We have a sunny day in the offing. Don’t get excited, it’s the only warm-ish sunny day in the foreseeable forecast. There are some sunny intervals forecast in a few days but the temperature is then due to top out at a risible 13°C. Sheesh!
Since today we had sun and clear mountain tops, and since we’d hit our target species here already, we thought we could play tourists and go to try the Cairngorm mountain railway, a funicular up to near the summit of Cairngorm itself. We munched a bacon sarnie to keep us going and set off
We paused en route at a ski car park for views back over Loch Morlich, beside which we were camped, and Aviemore (sans fuel station) in the distance. Quite pleasant. Then we headed off for the funicular station, parked, grabbed cameras, and wandered off for tickets.

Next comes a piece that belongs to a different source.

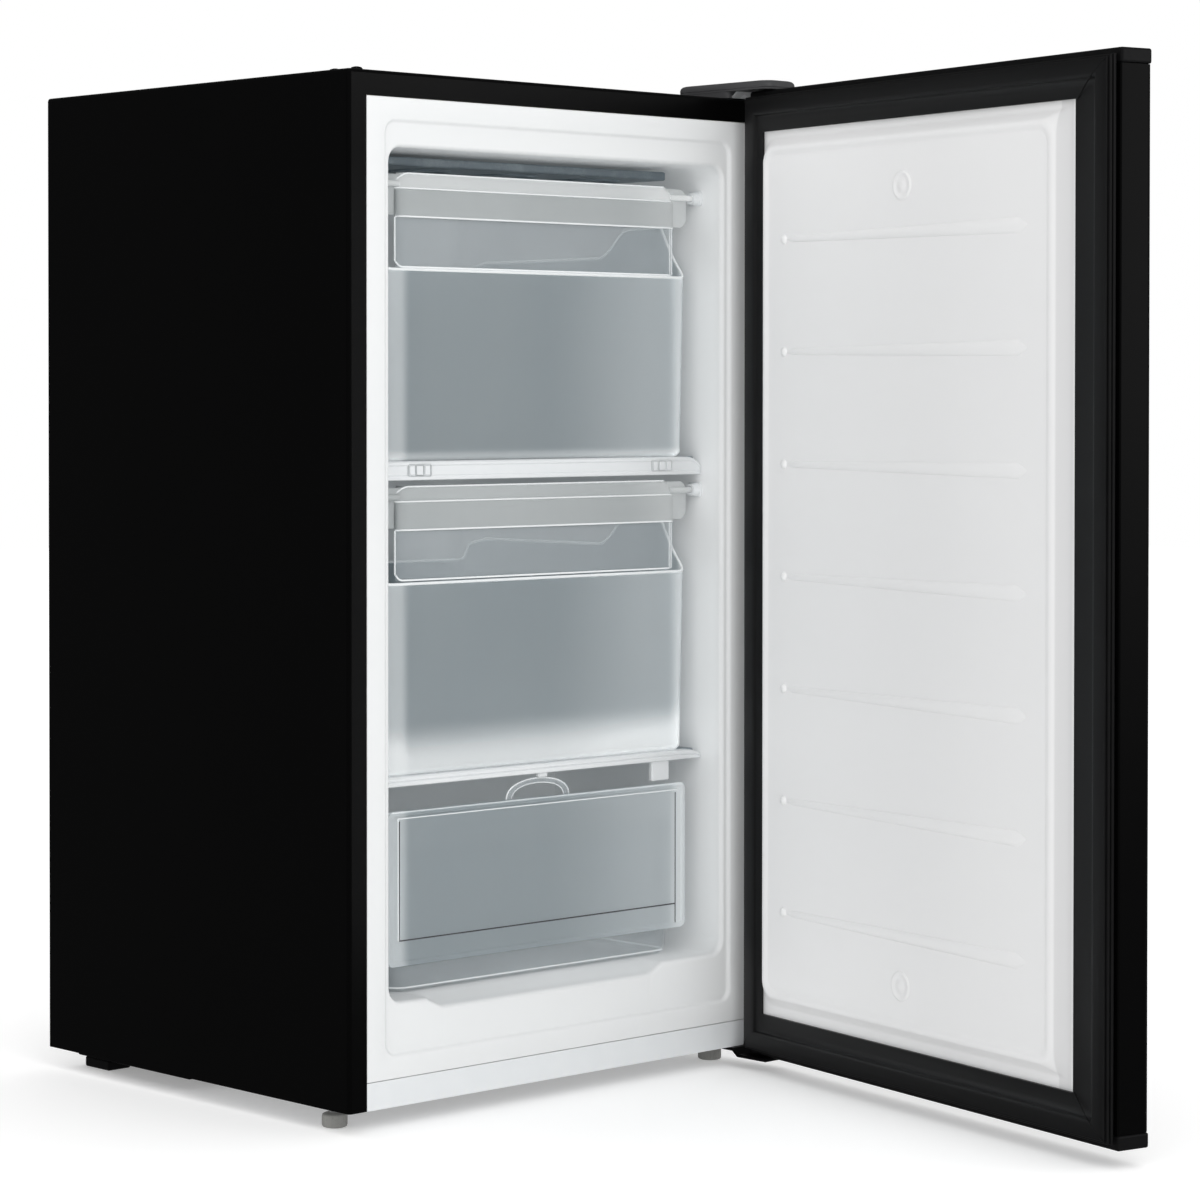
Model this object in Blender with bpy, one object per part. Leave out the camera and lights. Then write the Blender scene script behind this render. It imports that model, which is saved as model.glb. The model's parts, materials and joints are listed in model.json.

Now, get this. The funicular ride to the top is just 8 minutes. The 8-minute ride costs a whopping £13.50 each. Once you get to the top, you can’t leave the building (restaurant and obligatory gift shop) and walk UNLESS you have booked one of their guided walks. For their guided walks, they want another £12.00. Jee-zus!! Has someone got themselves a license to print money, or what?
OK, the view was quite pleasant – midsummer’s day tomorrow, sunny day, 8°C at this altitude – but it ain’t worth £13.50 when all you are now is the captive of a cafe and gift shop with no hope of escape other than descent. We went, “ooh, ahh”, our bank manager went “ouch!”, and we descended to look for sun-loving insects in what may turn out to be our solitary sunny day.
Uath Lochans [I think lochans are small lochs] looked interesting – three modestly sized lakes with nature, car park and footpaths. I skilfully overshot the turning to the car park so we had too flip a U-turn t try our approach again. We turned around at the entrance to an estate but, more importantly, opposite the entrance was a mossy pond with dragonfly activity. These turned out to be Four-spotted Chasers (Libellula quadrimaculata) and Large Red Damselflies (Pyrrhosoma nymphula). Nothing greatly exciting but worth a look.
Our second attempt at finding the car park was more successful though it looked oversubscribed. A man was boiling water in the only remaining space. He graciously moved for us. He was into dragonflies, too, and asked if we’d come for Northern Damselflies (Coenagrion hastulatum). Well, yes, I’d love to see more of those. He pointed us to the lochan’s edge and we set off in wellies. Good choice of footwear – off the path things became decidedly boggy. We saw a few blue and black striped jobs. Eventually I managed to snag one. Wait a moment, that’s a Common Blue Damselfly (Enallagma cyathigerum), surely? There were Four-spotted Chasers and Large Reds a plenty, too, but blue and black stripes-wise, the story was the same elsewhere: just Common Blues.
We walked a good distance around one of the tracks but didn’t see anything different. Now I was left wondering if there actually were Northern Damselflies here or whether the Common Blues might have been mistaken for them. Frankly I doubt the mistaken identity but we saw none. We never saw anything resembling the correct habitat for Northern Damselflies, either, but maybe there’s a patch around one of the other two lochans. We’ll never know.
We finished the day with a visit to the nearby RSPB reserve of Insh Marshes – sounded interesting. The map wasn’t great but we chose a route through an orchid field. It turned out to be about three miles around and showed nothing in the way of marsh but at least Francine got to find some more orchids: Fragrant (Gymnadenia conopsia), Heath Spotted (Dactylorhiza maculata) and Northern Marsh (Dactylorhiza purpurella).